The key distinction is that not all banks are equally positioned. The firms with diversified revenue streams are capturing more of the upside.

Investment Takeaway: This is a stock-picker’s environment, not a blanket sector trade.

Loan growth has inflected

One of the more important shifts this quarter is that loan growth is no longer hypothetical.

Crucially, underwriting standards remain disciplined.

Investment Takeaway: If loan growth persists without margin compression, the sector is entering a positive operating leverage phase, which supports earnings revisions higher.

Investment takeaways

  1. Prefer diversified franchises: Banks with exposure to fees, markets, and wealth alongside lending are better positioned to navigate both resilience and volatility.
  2. Watch loan growth as the key signal: Sustained, broad-based lending growth would confirm a durable earnings upcycle.
  3. Treat credit as a lagging risk, not a current problem: Markets may be early in pricing a downturn that is not yet visible in the data.
  4. Focus on funding quality, not just growth: Deposit mix and client depth will increasingly separate winners from laggards.
  5. Don’t ignore capital optionality: Regulatory easing could unlock incremental returns via buybacks and balance sheet efficiency.

Third consecutive week of gains: Bank ETF approaches record high

The SPDR S&P Bank ETF (KBE) extended its recovery last week, marking its third straight week of gains. It rose by another 2.8% to $65.50. This has reduced the gap to the February record high of $67.60 to less than 5%. The reversal in recent weeks suggests the beginning of a new upward impulse in the broader picture, following a stronger corrective move.

From a technical standpoint, attention is now shifting to a potential breakout to the upside, which would confirm the long-term uptrend. In the past, such breakouts have often been followed by moves of 10% or more (see blue rectangles), implying upside potential toward the $74 area. In the event of short-term pullbacks, the 20-week moving average at $61.10 and the March low at $56.80 are likely to act as key support levels.

KBE, weekly chart

KBE, weekly chart. Source: eToro

Tesla stock with a strong comeback: Is this the turning point?
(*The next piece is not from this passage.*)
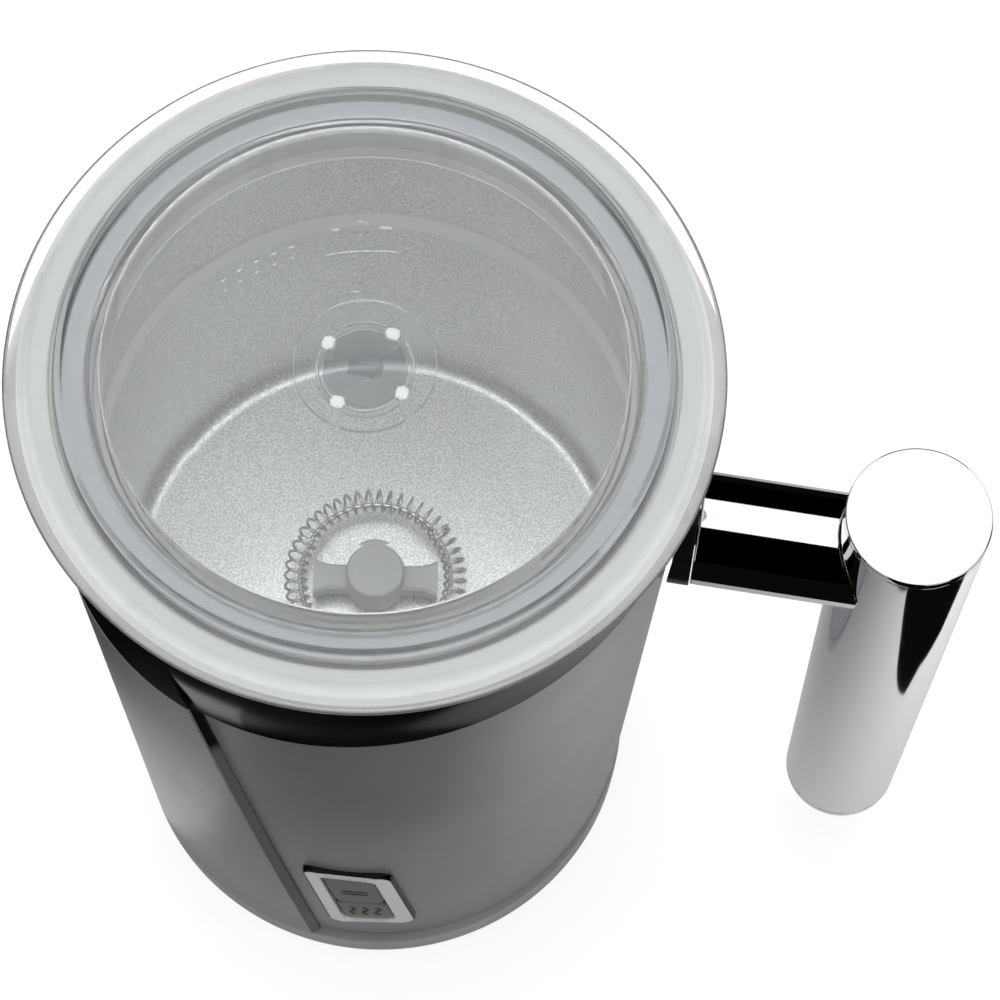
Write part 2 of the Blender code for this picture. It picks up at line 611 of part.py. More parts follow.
# ---- base ---------------------------------------------------------------------------------
def make_base():
    """Foot ring with screw bosses, base plate, plug-in connector and three screws."""
    foot = turned("foot_ring", [
        (body_radius(5.6), 5.6), (body_radius(0.0), 0.0), (BASE_PLATE_RADIUS + 0.4, 0.0),
        (BASE_PLATE_RADIUS + 0.4, 3.8), (31.0, 3.8), (31.0, 5.6)], FOOT_GREY)
    plate = ring("base_plate", CONNECTOR_RADIUS + 0.4, BASE_PLATE_RADIUS, 0.6, 3.5, BLACK_MATT)
    for count, angle in enumerate(SCREW_ANGLES, 1):
        x, y = polar(BOSS_ORBIT, angle)
        boss = cylinder("cut_boss_%d" % count, BOSS_RADIUS, 4.2, 14.0, None, (x, y, 0.0), 16)
        boss_hole = cylinder("cut_boss_hole_%d" % count, 1.8, 0.0, 12.6, None, (x, y, 0.0), 12)
        plate_hole = cylinder("cut_plate_hole_%d" % count, 1.9, -1.0, 10.0, None, (x, y, 0.0), 16)
        counterbore = cylinder("cut_counterbore_%d" % count, 3.3, -1.0, 2.2, None, (x, y, 0.0), 20)
        combine(foot, "UNION", boss)
        cut(foot, boss_hole)
        cut(plate, plate_hole, counterbore)
        turned("base_screw_%d" % count, [
            (0.0, 12.0), (1.0, 12.0), (1.5, 11.2), (1.5, 1.9), (2.9, 1.9), (2.9, 0.8), (1.2, 0.8),
            (1.2, 1.4), (0.0, 1.4)], ZINC, (x, y, 0.0), 12, closed=False)
    groove = 12.0
    turned("power_connector", [
        (CONNECTOR_RADIUS, CONNECTOR_TOP_Z), (CONNECTOR_RADIUS, 1.0), (14.5, 1.0), (14.5, groove),
        (10.5, groove), (10.5, 2.0), (7.5, 2.0), (7.5, groove), (4.2, groove), (4.2, 2.0), (2.2, 2.0),
        (2.2, groove), (0.0, groove), (0.0, CONNECTOR_TOP_Z)], BLACK_MATT, steps=24)


# ---- handle -------------------------------------------------------------------------------
def make_handle():
    """Ferrule, chrome arm with its stud and nut, and the upright grip with two end caps."""
    along_x = (0.0, 90.0, 0.0)
    at_arm = (0.0, 0.0, ARM_Z)
    outside_wall = wall_ring("cut_outside_wall", GAP, -30.0, 90.0, 160.0, None)
    bore = cylinder("cut_arm_bore", STUD_RADIUS + GAP, 30.0, 80.0, None, at_arm, 24, along_x)
    ferrule = cylinder("arm_ferrule", ARM_RADIUS + FERRULE_STEP, 40.0, FERRULE_END_X, BLACK_GLOSS,
                       at_arm, 32, along_x)
    cut(ferrule, outside_wall, bore)
    arm = cylinder("handle_arm", ARM_RADIUS, FERRULE_END_X + GAP, HANDLE_X, MIRROR_STEEL, at_arm, 32,
                   along_x)
    grip_space = cylinder("cut_grip_space", HANDLE_BOTTOM_RADIUS + GAP, HANDLE_BOTTOM_Z, HANDLE_TOP_Z,
                          None, (HANDLE_X, 0.0, 0.0), 36, top_radius=HANDLE_TOP_RADIUS + GAP)
    cut(arm, grip_space, bore)
    cylinder("arm_stud", STUD_RADIUS, 44.6, 82.0, ZINC, at_arm, 20, along_x)
    nut = cylinder("arm_nut", 5.4, 44.9, 47.2, ZINC, at_arm, 6, along_x)
    cut(nut, bore)
    low = HANDLE_BOTTOM_Z + CAP_THICKNESS
    high = HANDLE_TOP_Z - CAP_THICKNESS
    grip = turned("handle_grip", [
        (handle_radius(high), high), (handle_radius(low), low), (handle_radius(low) - GRIP_WALL, low),
        (handle_radius(high) - GRIP_WALL, high)], MIRROR_STEEL, (HANDLE_X, 0.0, 0.0), 36)
    grip_hole = cylinder("cut_grip_hole", STUD_RADIUS + GAP, 70.0, 84.0, None, at_arm, 24, along_x)
    cut(grip, grip_hole)
    make_end_cap("handle_top_cap", high + GAP, HANDLE_TOP_Z, high - CAP_PLUG)
    make_end_cap("handle_bottom_cap", low - GAP, HANDLE_BOTTOM_Z, low + CAP_PLUG)


def make_end_cap(name, inner_z, outer_z, plug_z):
    """A disc that closes one end of the grip, with a plug inside the tube."""
    rim = handle_radius(outer_z)
    plug = handle_radius(plug_z) - GRIP_WALL - 0.4
    edge = 0.4
    below_edge = outer_z + math.copysign(edge, plug_z - outer_z)
    profile = [(0.0, outer_z), (rim - edge, outer_z), (rim, below_edge), (rim, inner_z), (plug, inner_z),
               (plug, plug_z), (0.0, plug_z)]
    if outer_z < plug_z:
        profile.reverse()
    turned(name, profile, MIRROR_STEEL, (HANDLE_X, 0.0, 0.0), 36, closed=False)


# ---- lid ----------------------------------------------------------------------------------
def make_lid():
    """The clear lid with its plug wall, the silicone seal and the spare-whisk clip."""
    edge = LID_EDGE_Z
    plug_inner, plug_outer = LID_PLUG_RADII
    turned("lid", [
        (0.0, LID_TOP_Z), (30.0, LID_TOP_Z - 0.1), (46.0, LID_TOP_Z - 0.4), (46.9, 170.9), (50.6, 170.7),
        (54.3, edge + 0.7), (LID_RADIUS, edge), (54.6, edge - 0.7), (42.4, edge - 0.8), (41.7, edge - 1.6),
        (plug_outer, LID_PLUG_BOTTOM_Z), (plug_inner, LID_PLUG_BOTTOM_Z), (40.0, LID_UNDERSIDE_Z - 1.3),
        (39.0, LID_UNDERSIDE_Z - 0.3), (0.0, LID_UNDERSIDE_Z)], CLEAR, closed=False)
    seal_inner = plug_outer + 0.6
    seal_top = edge - 1.1
    turned("lid_seal", [
        (SEAL_OUTER_RADIUS, seal_top), (SEAL_OUTER_RADIUS, seal_top - 1.6), (43.3, seal_top - 1.6),
        (seal_inner + 1.0, SEAL_BOTTOM_Z), (seal_inner, SEAL_BOTTOM_Z), (seal_inner, seal_top - 0.9),
        (42.8, seal_top)], SILICONE)
    make_clip()


def make_clip():
    """The spare-whisk clip: a clear disc with a socket ring and four prongs."""
    under = CLIP_Z - 1.0
    clip = turned("whisk_clip", [
        (CLIP_RADIUS, CLIP_Z), (CLIP_RADIUS, under), (7.9, under), (7.9, under - 2.3), (7.1, under - 2.3),
        (7.1, under), (2.4, under), (2.4, CLIP_Z)], CLEAR, steps=36)
    for count in range(4):
        angle = PRONG_ANGLE + 90.0 * count
        x, y = polar(PRONG_ORBIT, angle)
        prong = box("cut_prong_%d" % (count + 1), PRONG_SIZE, None, (x, y, under - 2.5), (0.0, 0.0, angle))
        combine(clip, "UNION", prong)


make_outer_sleeve()
make_seam_strip()
make_top_collar()
make_inner_pot()
make_pot_fittings()
make_drive()
make_whisk()
make_button_panel()
make_control_board()
make_base()
make_handle()
make_lid()
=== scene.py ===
"""Looks of the milk frother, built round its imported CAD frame.

Lengths are in mm from the jug's own axis and the surface it stands on, and the helper
functions turn them into metres; the stage's are in metres already. Angles are in degrees
round the jug axis, with 0 towards the handle and -90 towards the buttons.
"""
import math

import bmesh
import bpy
from mathutils import Matrix, Vector

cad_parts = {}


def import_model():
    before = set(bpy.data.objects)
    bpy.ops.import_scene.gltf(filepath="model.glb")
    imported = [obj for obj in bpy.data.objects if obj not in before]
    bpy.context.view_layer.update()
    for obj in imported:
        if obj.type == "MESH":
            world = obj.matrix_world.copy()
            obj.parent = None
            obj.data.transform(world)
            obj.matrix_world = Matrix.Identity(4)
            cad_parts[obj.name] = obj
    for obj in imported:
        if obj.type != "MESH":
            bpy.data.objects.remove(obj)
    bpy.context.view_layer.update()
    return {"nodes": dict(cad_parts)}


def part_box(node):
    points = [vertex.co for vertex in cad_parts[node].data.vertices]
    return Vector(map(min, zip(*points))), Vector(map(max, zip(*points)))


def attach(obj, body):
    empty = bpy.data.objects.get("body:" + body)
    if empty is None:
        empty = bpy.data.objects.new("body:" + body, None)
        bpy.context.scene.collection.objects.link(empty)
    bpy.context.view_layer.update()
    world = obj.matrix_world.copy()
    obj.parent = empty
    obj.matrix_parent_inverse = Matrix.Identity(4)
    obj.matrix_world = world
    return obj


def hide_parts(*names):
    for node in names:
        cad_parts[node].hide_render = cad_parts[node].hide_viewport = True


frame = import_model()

MM = 0.001


def frame_box(node):
    """A CAD node's lowest and highest corners in mm."""
    low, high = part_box(node)
    return low / MM, high / MM


# ---- driving sizes, from the frame ------------------------
LID_LOW, LID_HIGH = frame_box("lid")
CAP_LOW, CAP_HIGH = frame_box("handle_top_cap")
ARM_LOW, ARM_HIGH = frame_box("handle_arm")
AXIS_X = (LID_LOW.x + LID_HIGH.x) / 2
LID_RADIUS = (LID_HIGH.x - LID_LOW.x) / 2
LID_EDGE_Z = LID_HIGH.z - 4.4    # the lid is widest here
COLLAR_TOP_Z = frame_box("top_collar")[1].z
HANDLE_X = (CAP_LOW.x + CAP_HIGH.x) / 2 - AXIS_X
HANDLE_TOP_Z = CAP_HIGH.z
HANDLE_BOTTOM_Z = frame_box("handle_bottom_cap")[0].z
HANDLE_TOP_RADIUS = (CAP_HIGH.x - CAP_LOW.x) / 2
HANDLE_BOTTOM_RADIUS = HANDLE_TOP_RADIUS - 1.53
ARM_Z = (ARM_LOW.z + ARM_HIGH.z) / 2
ARM_RADIUS = (ARM_HIGH.y - ARM_LOW.y) / 2
FERRULE_END_X = frame_box("arm_ferrule")[1].x - AXIS_X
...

Tesla shares rallied sharply last week, gaining 14.8% to close at $400.60 – the strongest weekly increase in nearly a year. From a technical perspective, this is notable. The former resistance zone between $340 and $350 (formed between May and September 2025) has now acted as support and served as a springboard for the recovery. In addition, both the high from two weeks ago at $367.80 and the 20-week moving average at $397.50 were broken to the upside.

This points to a potential turning point in the medium-term trend. Whether the move proves sustainable and the stock continues toward the December record high of $498, or first gives back some of its recent gains, will largely depend on the quarterly results due on Wednesday. The outlook will be key, particularly regarding the impact of the Iran conflict and persistently high oil prices.
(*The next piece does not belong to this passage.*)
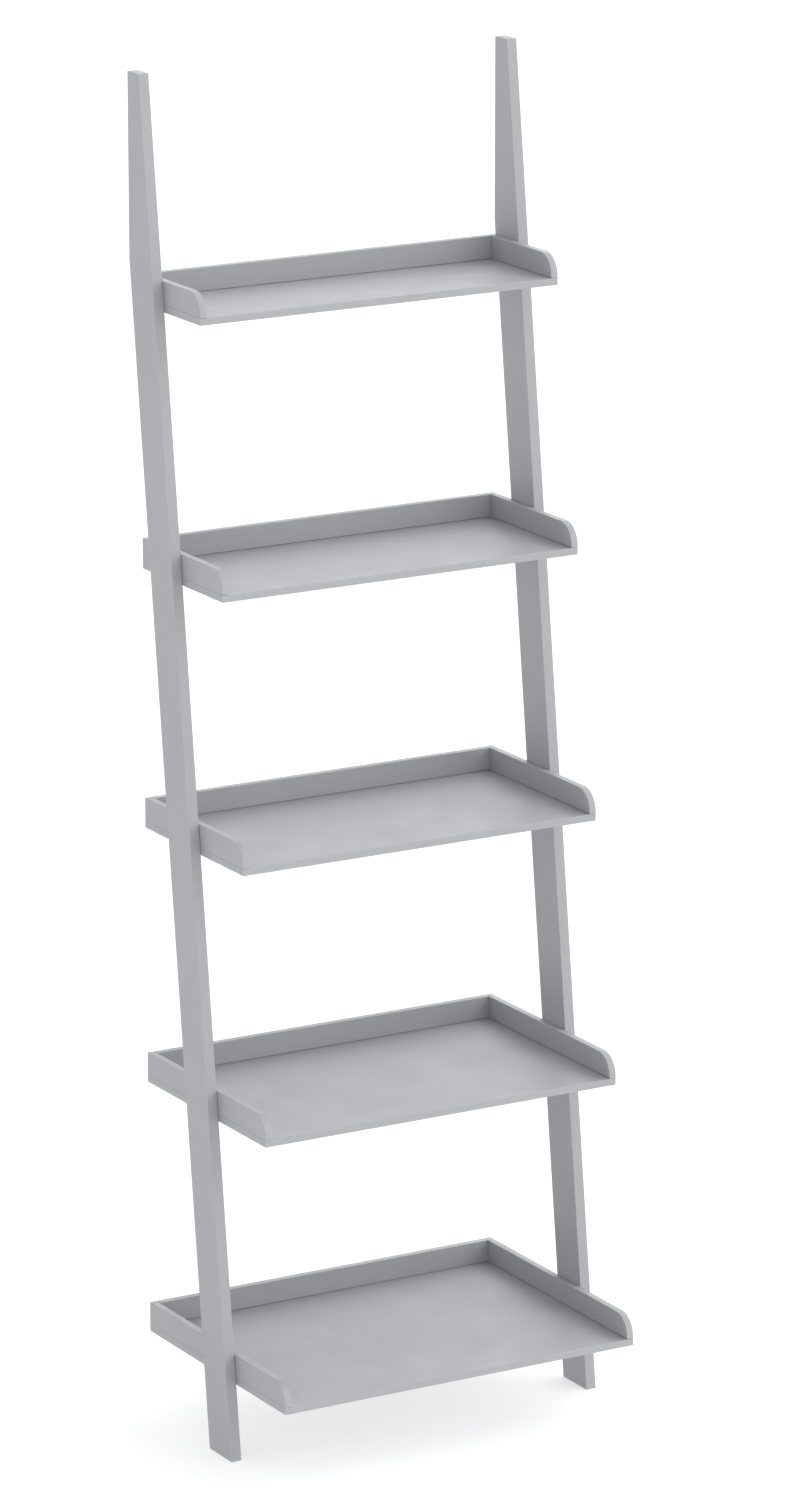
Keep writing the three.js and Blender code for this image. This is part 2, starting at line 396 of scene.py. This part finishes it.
def rail_outline(node):
    """The (y, z) corners of a rail's outer face, in order round it."""
    board = frame["nodes"][node].data
    outer = max((v.co.x for v in board.vertices), key=abs)
    face = [v.co for v in board.vertices if meets(v.co.x, outer)]
    corners = {(round(p.y, 5), round(p.z, 5)) for p in face}
    middle_y = sum(y for y, z in corners) / len(corners)
    middle_z = sum(z for y, z in corners) / len(corners)
    return sorted(corners, key=lambda p: math.atan2(p[1] - middle_z, p[0] - middle_y))


def hanger_pocket(word):
    """Cutters for the hanger plate's seat and the well behind its keyhole."""
    low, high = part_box(f"hanger_plate_{word}")
    x = (low.x + high.x) / 2
    z = (low.z + high.z) / 2
    width = high.x - low.x + 2 * CLEARANCE
    height = high.z - low.z + 2 * CLEARANCE
    seat = prism(
        upright_slot(x, z, width / 2, height), along_y, low.y - CLEARANCE, high.y + OVERSHOOT,
    )
    well_height = KEYHOLE_LENGTH + 2 * KEYHOLE_EYE_RADIUS
    well = prism(
        upright_slot(x, z, KEYHOLE_EYE_RADIUS, well_height), along_y,
        high.y - HANGER_WELL_DEPTH, high.y + OVERSHOOT,
    )
    return [seat, well]


def screw_holes(word):
    """Cutters for the two screws that hold a hanger plate."""
    holes = []
    for place in ("lower", "upper"):
        low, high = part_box(f"hanger_screw_{word}_{place}")
        x = (low.x + high.x) / 2
        z = (low.z + high.z) / 2
        outline = circle(x, z, SCREW_SHANK_RADIUS + CLEARANCE)
        holes.append(prism(outline, along_y, low.y - OVERSHOOT, high.y + OVERSHOOT))
    return holes


def fixing_hole(node, low_x, high_x):
    """A cutter for the bore round one bolt or dowel, along X between two places."""
    low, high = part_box(node)
    y = (low.y + high.y) / 2
    z = (low.z + high.z) / 2
    radius = (high.z - low.z) / 2 + CLEARANCE
    start = max(low.x - OVERSHOOT, low_x)
    end = min(high.x + OVERSHOOT, high_x)
    return prism(circle(y, z, radius), along_x, start, end)


def build_rail(word, look):
    node = f"rail_{word}"
    low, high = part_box(node)
    board = prism(rail_outline(node), along_x, low.x, high.x)
    rail = link_mesh(f"rail_board_{word}", ease(board))
    if word == "left":
        reach = (low.x, high.x + OVERSHOOT)
    else:
        reach = (low.x - OVERSHOOT, high.x)
    bores = [
        fixing_hole(f"tray_{tray}_{kind}_{word}", *reach)
        for tray in TRAYS for kind in ("cam_bolt", "dowel")
    ]
    cut(rail, hanger_pocket(word) + screw_holes(word) + bores)
    finish_piece(rail, look, "grey_paint", node)


# Trays


def build_base(tray, look):
    low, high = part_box(f"tray_{tray}_base")

    def under_lip(middle):
        return meets(middle.z, high.z) and not meets(middle.y, low.y)

    outline = rectangle(low.x, low.y, high.x, high.y)
    board = prism(outline, along_z, low.z, high.z)
    base = link_mesh(f"tray_{tray}_base_board", ease(board, under_lip))
    cutters = []
    for word in WORDS:
        cam_low, cam_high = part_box(f"tray_{tray}_cam_{word}")
        radius = (cam_high.y - cam_low.y) / 2
        y = (cam_low.y + cam_high.y) / 2
        # the cam's slot shortens it on the side of the rail, so its far side places it
        x = cam_high.x - radius if word == "left" else cam_low.x + radius
        pocket = circle(x, y, radius + CLEARANCE)
        cutters.append(prism(pocket, along_z, low.z - OVERSHOOT, cam_high.z + CLEARANCE))
        for kind in ("cam_bolt", "dowel"):
            ends = (low.x - OVERSHOOT, high.x + OVERSHOOT)
            cutters.append(fixing_hole(f"tray_{tray}_{kind}_{word}", *ends))
    cut(base, cutters)
    finish_piece(base, look, "grey_paint", f"tray_{tray}_base")


def build_side(tray, word, look):
    node = f"tray_{tray}_side_{word}"
    low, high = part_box(node)
    corner_y = low.y + LIP_CORNER_RADIUS
    corner_z = high.z - LIP_CORNER_RADIUS
    corner = arc(corner_y, corner_z, LIP_CORNER_RADIUS, 90, 180, LIP_CORNER_STEPS)
    outline = [(low.y, low.z), (high.y, low.z), (high.y, high.z), *corner]
    inner_x = high.x if word == "left" else low.x

    def on_base(middle):
        return meets(middle.z, low.z) and not meets(middle.x, inner_x)

    board = prism(outline, along_x, low.x, high.x)
    side = link_mesh(f"tray_{tray}_side_board_{word}", ease(board, on_base))
    finish_piece(side, look, "grey_paint", node)


def build_back(tray, look):
    node = f"tray_{tray}_back"
    low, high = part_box(node)
    outline = rectangle(low.y, low.z, high.y, high.z)

    def on_neighbour(middle):
        on_base = meets(middle.z, low.z) and meets(middle.y, high.y)
        return on_base or meets(middle.x, low.x) or meets(middle.x, high.x)

    board = prism(outline, along_x, low.x, high.x)
    back = link_mesh(f"tray_{tray}_back_board", ease(board, on_neighbour))
    finish_piece(back, look, "grey_paint", node)


def build_tray(tray, look):
    build_base(tray, look)
    build_back(tray, look)
    for word in WORDS:
        build_side(tray, word, look)


# Studio


def add_floor():
    half = FLOOR_SIZE / 2
    bm = bmesh.new()
    corners = [bm.verts.new((x, y, -FLOOR_DROP)) for x, y in rectangle(-half, -half, half, half)]
    bm.faces.new(corners)
    floor = link_mesh("floor", bm)
    floor.data.materials.append(lit_floor())


def add_world():
    """A white tent, a little dimmer overhead than at the horizon."""
    world = bpy.data.worlds.new("studio")
    world.use_nodes = True
    nodes = world.node_tree.nodes
    place = nodes.new("ShaderNodeTexCoord")
    parts = nodes.new("ShaderNodeSeparateXYZ")
    strength = nodes.new("ShaderNodeMapRange")
    strength.inputs["To Min"].default_value = SKY_AT_HORIZON
    strength.inputs["To Max"].default_value = SKY_OVERHEAD
    sky = nodes["Background"]
    sky.inputs["Color"].default_value = (1, 1, 1, 1)
    links = world.node_tree.links
    links.new(place.outputs["Generated"], parts.inputs["Vector"])
    links.new(parts.outputs["Z"], strength.inputs["Value"])
    links.new(strength.outputs["Result"], sky.inputs["Strength"])
    bpy.context.scene.world = world


def direction_to(azimuth, elevation):
    """The unit vector to a place seen at these angles in degrees; azimuth 0 is the front."""
    turn = math.radians(azimuth)
    lift = math.radians(elevation)
    return Vector((
        math.sin(turn) * math.cos(lift), -math.cos(turn) * math.cos(lift), math.sin(lift),
    ))


def add_soft_light(name, azimuth, elevation, strength):
    """A broad, even light from far away, as a large diffuser gives."""
    lamp = bpy.data.lights.new(name, "SUN")
    lamp.energy = strength
    lamp.angle = math.radians(LIGHT_SPREAD)
    holder = bpy.data.objects.new(name, lamp)
    aim = -direction_to(azimuth, elevation)
    holder.rotation_euler = aim.to_track_quat("-Z", "Y").to_euler()
    bpy.context.scene.collection.objects.link(holder)


def add_camera():
    aim = (cad_low + cad_high) / 2 + AIM_OFFSET
    back = direction_to(CAMERA_AZIMUTH, CAMERA_ELEVATION)
    camera = bpy.data.objects.new("camera", bpy.data.cameras.new("camera"))
    camera.data.lens = CAMERA_LENS
    camera.data.clip_end = CAMERA_REACH
    camera.location = aim + back * CAMERA_DISTANCE
    camera.rotation_euler = (-back).to_track_quat("-Z", "Y").to_euler()
    bpy.context.scene.collection.objects.link(camera)
    bpy.context.scene.camera = camera


def main():
    add_camera()
    paint = grey_paint()
    for word in WORDS:
        build_rail(word, paint)
    for tray in TRAYS:
        build_tray(tray, paint)

    looks = {"zinc_steel": zinc_steel(), "beech": beech()}
    for subpart in frame["record"]["subparts"]:
        look = looks.get(subpart["material_slot"])
        if look:
            materials = frame["nodes"][subpart["node"]].data.materials
            materials.clear()
            materials.append(look)

    add_floor()
    add_world()
    for name, azimuth, elevation, strength in SOFT_LIGHTS:
        add_soft_light(name, azimuth, elevation, strength)
    bpy.context.scene.view_settings.view_transform = "Standard"


main()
Tesla, weekly chart. Source: eToro

Tesla, weekly chart. Source: eToro

Crypto: Squeeze Without Follow-Through

The market has begun the move, but has not yet completed it. Friday’s rally responded to mechanical logic rather than a structural shift: extreme short positioning, an external catalyst, and a technical breakout that forced massive liquidations. Nearly $600M in shorts were eliminated, but the system was not left clean.

Since then, price has lost continuity. Not from an absence of demand, but because the environment has reasserted itself. Geopolitics has reintroduced a binary component that displaces any market-driven narrative. In this regime, assets don’t anticipate: they react.

Even so, there are signals worth not ignoring. Institutional flow has been decisive at these moments, as shown by ETFs that recorded close to $1B in weekly inflows. This level of absorption validates that real demand exists on dips and during stress events. However, it is not yet consistent or aggressive enough to sustain a breakout.

In parallel, internal tensions are appearing. In the $76,500–$76,800 zone, on-chain data reflects distribution by long-term holders. The increase in exchange deposits suggests that part of the market is using the liquidity generated by the squeeze to unwind positions at break-even. It is, in essence, a market in unstable equilibrium: institutional demand absorbs, but structural supply limits.

Positioning remains the key element. The imbalance that triggered the move has not disappeared. Shorts persist that could fuel a second leg if the context cooperates. But that “if” no longer depends on the market.

Ethereum, meanwhile, is beginning to hint at relative strength. It is not yet a regime change, but it is an early signal. The narrative, tokenization, settlement infrastructure, remains intact, even if the price does not reflect it. Its opportunity remains a long-horizon one, not short-term.